REQUIREMENTS |
Pull out from the material below all lines with "scene".

GIVEN ENTRIES |
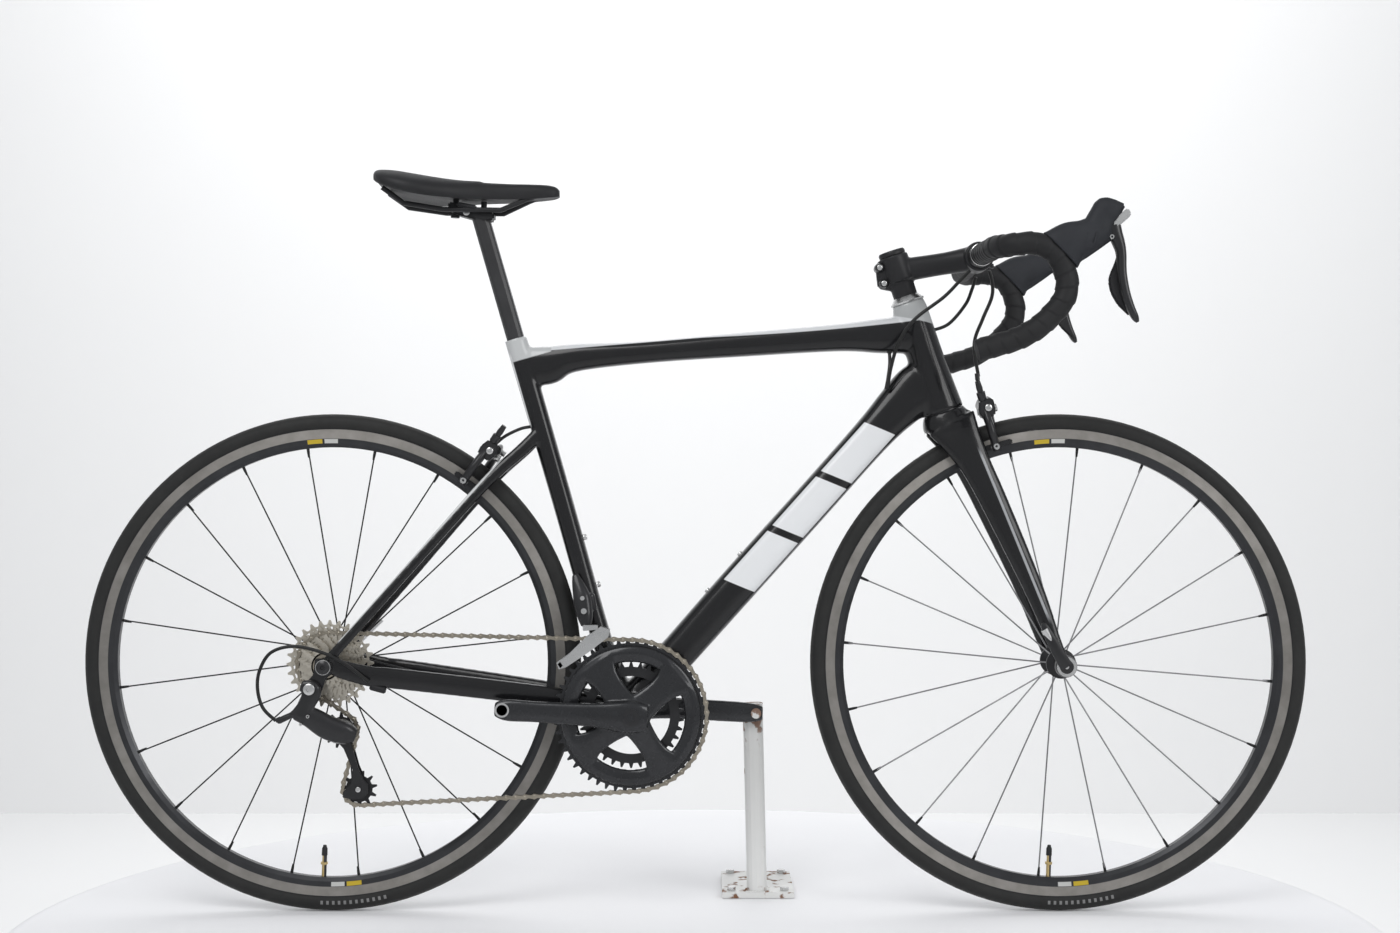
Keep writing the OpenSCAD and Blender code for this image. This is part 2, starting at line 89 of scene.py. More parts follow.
class Finish:
    def __init__(self, name, rough=0.5, metal=0.0, coat=0.0, color=(0.5, 0.5, 0.5), shine=0.3):
        self.mat = bpy.data.materials.new(name)
        self.mat.use_nodes = True
        self.tree = self.mat.node_tree
        self.bsdf = self.tree.nodes["Principled BSDF"]
        self.mat.diffuse_color = (*color, 1)
        for key, value in (("Roughness", rough), ("Metallic", metal), ("Coat Weight", coat),
                           ("Coat Roughness", 0.06), ("Specular IOR Level", shine),
                           ("Base Color", (*color, 1))):
            self.bsdf.inputs[key].default_value = value
    def node(self, kind, settings, inputs, out=0):
        n = self.tree.nodes.new(kind)
        for key, value in settings.items():
            setattr(n, key, value)
        for key, value in inputs.items():
            if isinstance(value, Val):
                self.tree.links.new(value.s, n.inputs[key])
            else:
                n.inputs[key].default_value = value
        return Val(self, n.outputs[out])
    def place(self):
        p = self.node("ShaderNodeTexCoord", {}, {}, "Object")
        self.p = p
        return [self.node("ShaderNodeSeparateXYZ", {}, {0: p}, i) for i in range(3)]
    def noise(self, scale, detail=3, stretch=(1, 1, 1)):
        if not hasattr(self, "p"):
            self.place()
        v = self.node("ShaderNodeVectorMath", {"operation": "MULTIPLY"}, {0: self.p, 1: stretch})
        return self.node("ShaderNodeTexNoise", {}, {"Vector": v, "Scale": scale, "Detail": detail}, 0)
    def mix(self, mask, a, b):
        full = lambda c: c if isinstance(c, Val) else (*c, 1)
        return self.node("ShaderNodeMix", {"data_type": "RGBA"}, {0: mask, 6: full(a), 7: full(b)}, 2)
    def set(self, **links):
        for key, value in links.items():
            self.tree.links.new(value.s, self.bsdf.inputs[key.replace("_", " ")])
        return self
    def bump(self, height, distance, strength=1.0):
        n = self.node("ShaderNodeBump", {}, {"Height": height, "Strength": strength, "Distance": distance})
        return self.set(Normal=n)
print("shader helpers ready")

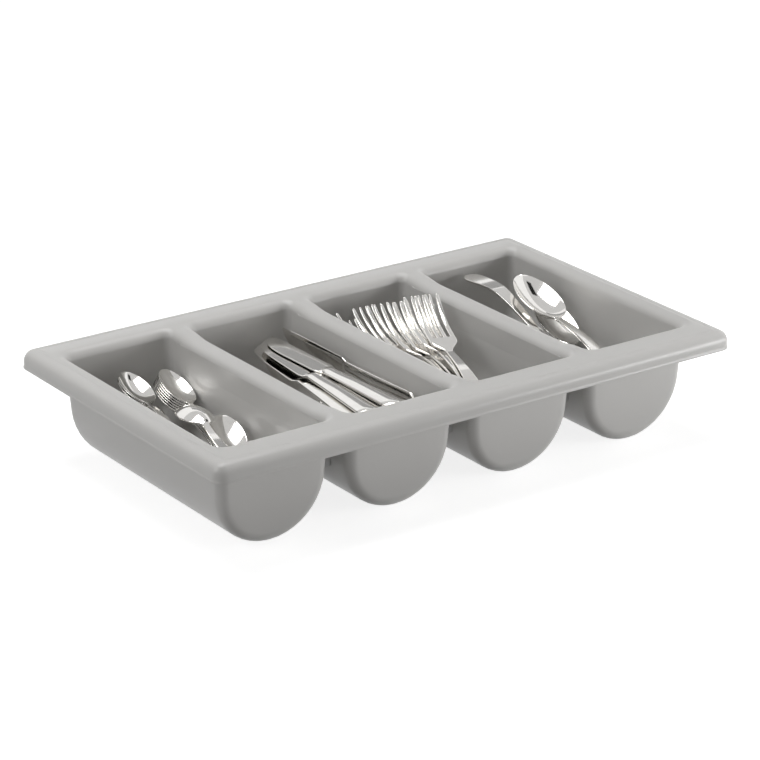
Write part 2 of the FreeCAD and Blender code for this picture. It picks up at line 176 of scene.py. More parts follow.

EXERCISE ANSWER |
Keep writing the OpenSCAD and Blender code for this image. This is part 2, starting at line 89 of scene.py. More parts follow.
Write part 2 of the FreeCAD and Blender code for this picture. It picks up at line 176 of scene.py. More parts follow.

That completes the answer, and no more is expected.